→ **TASK GOAL**
Pick out each line in these entries that contains the string "code".

→ **RECORDS TO PROCESS**
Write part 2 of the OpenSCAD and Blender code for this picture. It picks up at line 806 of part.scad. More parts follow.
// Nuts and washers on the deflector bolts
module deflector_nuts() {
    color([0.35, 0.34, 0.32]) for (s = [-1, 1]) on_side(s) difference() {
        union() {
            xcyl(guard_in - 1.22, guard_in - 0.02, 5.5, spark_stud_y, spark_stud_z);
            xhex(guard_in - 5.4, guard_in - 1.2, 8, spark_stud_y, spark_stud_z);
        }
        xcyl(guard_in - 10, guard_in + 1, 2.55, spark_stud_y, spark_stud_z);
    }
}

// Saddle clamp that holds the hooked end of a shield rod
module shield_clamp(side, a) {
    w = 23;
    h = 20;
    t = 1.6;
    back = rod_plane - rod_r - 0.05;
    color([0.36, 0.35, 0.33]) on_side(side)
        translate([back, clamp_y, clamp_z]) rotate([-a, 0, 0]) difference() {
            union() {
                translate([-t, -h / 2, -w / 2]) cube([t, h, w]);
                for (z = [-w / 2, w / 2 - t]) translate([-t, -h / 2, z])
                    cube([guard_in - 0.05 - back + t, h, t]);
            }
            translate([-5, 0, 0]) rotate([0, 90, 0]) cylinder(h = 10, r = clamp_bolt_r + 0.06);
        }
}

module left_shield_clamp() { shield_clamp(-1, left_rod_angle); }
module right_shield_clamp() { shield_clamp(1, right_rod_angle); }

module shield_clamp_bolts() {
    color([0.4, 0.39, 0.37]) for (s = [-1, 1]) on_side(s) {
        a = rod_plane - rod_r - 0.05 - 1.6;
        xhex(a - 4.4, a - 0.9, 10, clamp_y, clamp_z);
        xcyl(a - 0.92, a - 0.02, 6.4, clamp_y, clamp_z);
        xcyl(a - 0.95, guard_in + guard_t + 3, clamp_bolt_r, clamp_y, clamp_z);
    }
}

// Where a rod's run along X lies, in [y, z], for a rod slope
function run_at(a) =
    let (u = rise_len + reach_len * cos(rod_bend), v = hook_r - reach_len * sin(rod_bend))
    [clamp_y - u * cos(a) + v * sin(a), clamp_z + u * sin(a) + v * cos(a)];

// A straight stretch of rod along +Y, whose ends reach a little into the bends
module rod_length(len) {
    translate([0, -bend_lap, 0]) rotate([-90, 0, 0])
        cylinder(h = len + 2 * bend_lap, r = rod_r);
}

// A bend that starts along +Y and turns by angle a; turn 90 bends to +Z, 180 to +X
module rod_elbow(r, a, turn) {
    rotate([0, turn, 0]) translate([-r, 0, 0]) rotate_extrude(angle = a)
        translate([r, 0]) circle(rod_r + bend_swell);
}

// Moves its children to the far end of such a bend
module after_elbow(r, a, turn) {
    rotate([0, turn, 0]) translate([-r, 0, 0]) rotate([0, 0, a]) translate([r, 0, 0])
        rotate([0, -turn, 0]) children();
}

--

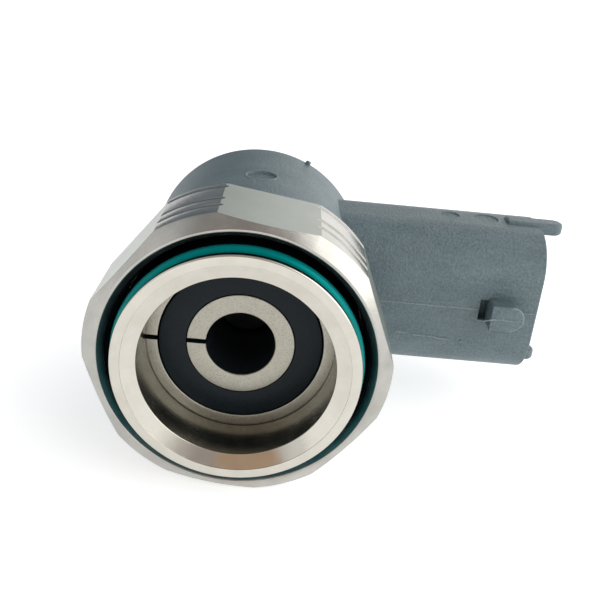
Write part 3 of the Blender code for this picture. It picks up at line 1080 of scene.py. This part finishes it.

→ **FULL OUTPUT**
Write part 2 of the OpenSCAD and Blender code for this picture. It picks up at line 806 of part.scad. More parts follow.
Write part 3 of the Blender code for this picture. It picks up at line 1080 of scene.py. This part finishes it.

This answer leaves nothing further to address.